Elle est aussi une guerre moderne avec ses innovations techniques (navires cuirassés à vapeur, fusils à canon rayé, obus explosifs, tranchées), logistiques (utilisation du chemin de fer et du télégraphe) et diplomatiques (établissement du concert des nations et naissance du droit maritime international).
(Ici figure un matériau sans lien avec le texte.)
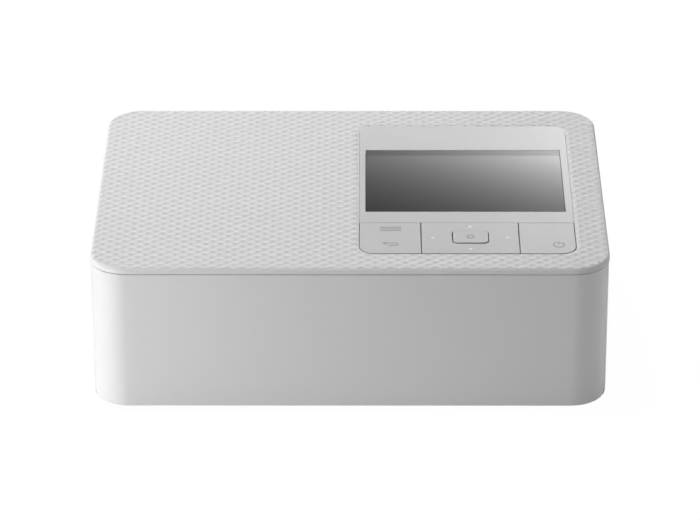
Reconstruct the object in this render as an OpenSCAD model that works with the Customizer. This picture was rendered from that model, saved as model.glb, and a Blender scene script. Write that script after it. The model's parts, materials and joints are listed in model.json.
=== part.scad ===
// Compact dye transfer photo printer. Millimetres, +Z up, front at -Y.
// Origin: middle of the footprint, on the surface that the feet stand on.

/* [Body] */
// Overall width, over the top cover
body_w = 182.2; // [181:0.1:186]
// Overall depth, over the top cover
body_d = 133; // [132:0.1:138]
// Overall height, feet included
body_h = 57.6; // [57.4:0.1:62]
// Corner radius of the top cover in plan
corner_r = 13.2; // [12:0.1:14]
// Wall thickness of the shells
wall = 2.2; // [1.8:0.1:2.4]
// Height of the feet below the base
foot_h = 2; // [1.6:0.1:2.4]
// Thickness of the base tray
base_t = 2; // [1.8:0.1:2.4]
// Height of the walls' lower edge
skirt_z = 2.6; // [2.4:0.1:3]
// Height of the raised pattern and the set key above the cover's flat
relief = 0.3; // [0.2:0.05:0.4]
// How far the top cover stands out past the walls
overhang = 0.2; // [0.1:0.05:0.4]
// Gap between neighbouring covers
cover_gap = 0.35; // [0.3:0.05:0.4]
// Radius of the rubber feet
foot_r = 5; // [4:0.1:7]

/* [Top cover] */
// Height of the top cover's rim
rim_h = 2.47; // [2.3:0.01:2.6]
// Rounding of the top cover's upper edge
edge_r = 1.05; // [0.7:0.05:1.05]
// Depth of the lip that sits inside the walls
lip_h = 3; // [2:0.1:3.4]
// Thickness of that lip
lip_t = 1.5; // [1:0.1:2]

/* [Operation panel] */
// Panel width
panel_w = 76.4; // [75:0.1:78]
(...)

C’est de cette guerre également que l’on peut dater l’établissement du lien devenu ensuite consubstantiel entre l’État, l’armée et la nation. Le Second Empire adopte en 1855 une loi qui met fin au système du tirage au sort et oblige ceux qui échappent à la conscription à payer une exonération à l’État. Les veuves et les orphelins se voient verser une pension. Des monuments aux morts sont construits à travers la France, dans des proportions encore jamais atteintes. Le militaire, depuis le commandant en chef, le maréchal de Saint-Arnaud jusqu’au simple soldat est héroïsé et l’ennemi diabolisé à grande échelle. Le lien entre l’État, l’armée et la nation est magnifié lors de la fête de l’empereur, le 15 août, comme lors des festivités qui suivent la prise de Sebastopol. L’implication des populations passe aussi par les communiqués officiels, les reportages photographiques et la médiatisation des cartes représentant les théâtres d’opération et les mouvements de troupes. Le gouvernement surveille enfin de près les fluctuations de l’opinion publique. Des phénomènes semblables se produisent, à des degrés divers, chez tous les autres belligérants : Royaume-Uni, Empire russe, royaume de Piémont et Empire ottoman. Or le comparatisme fait souvent défaut dans les travaux sur cette guerre, prisonniers des cloisonnements historiographiques nationaux. Manque aussi la dimension transnationale. À titre d’exemple, on s’est  trop peu intéressé aux trajectoires des combattants qui ont servi dans une armée étrangère, voire qui ont changé de camp au milieu du conflit.

La guerre de Crimée est donc une guerre mondiale, une guerre moderne et une guerre qui marque un jalon important de la transition vers la guerre totale. C’est pour toutes ces raisons que Marie-Pierre Rey, Jean-François Figeac et moi-même lui avons consacré un colloque les 7, 8 et 9 novembre derniers à la Sorbonne et au Musée de l’Armée. Il a réuni 36 intervenants venant de 11 pays différents (France, Angleterre, Turquie, Russie, Italie, Pologne, Roumanie, Ukraine, Belgique, Maroc et Tunisie) qui ont exploré huit domaines : le concert des nations, la mutation des pratiques diplomatiques, une nouvelle façon de faire la guerre, guerre et santé, entre le front et l’arrière, la mobilisation des opinions publiques, représentations et images de la guerre, la guerre dans la mémoire collective. Les actes de ce colloque qui a rassemblé près de 200 participants et qui a suscité de riches débats seront publiés dans le courant de l’année 2020.

Éric Anceau

Janvier 2020

Éric Anceau est historien et maître de conférences à l’université Sorbonne Université, où il enseigne l’histoire du XIXe siècle et l’histoire des pouvoirs, de l’action publique et des sociétés en France et en Europe à l’époque contemporain. Il est notamment membre statutaire de l’unité mixte de recherche (UMR) Sorbonne-Identités, relations internationales et civilisations de l’Europe (SIRICE).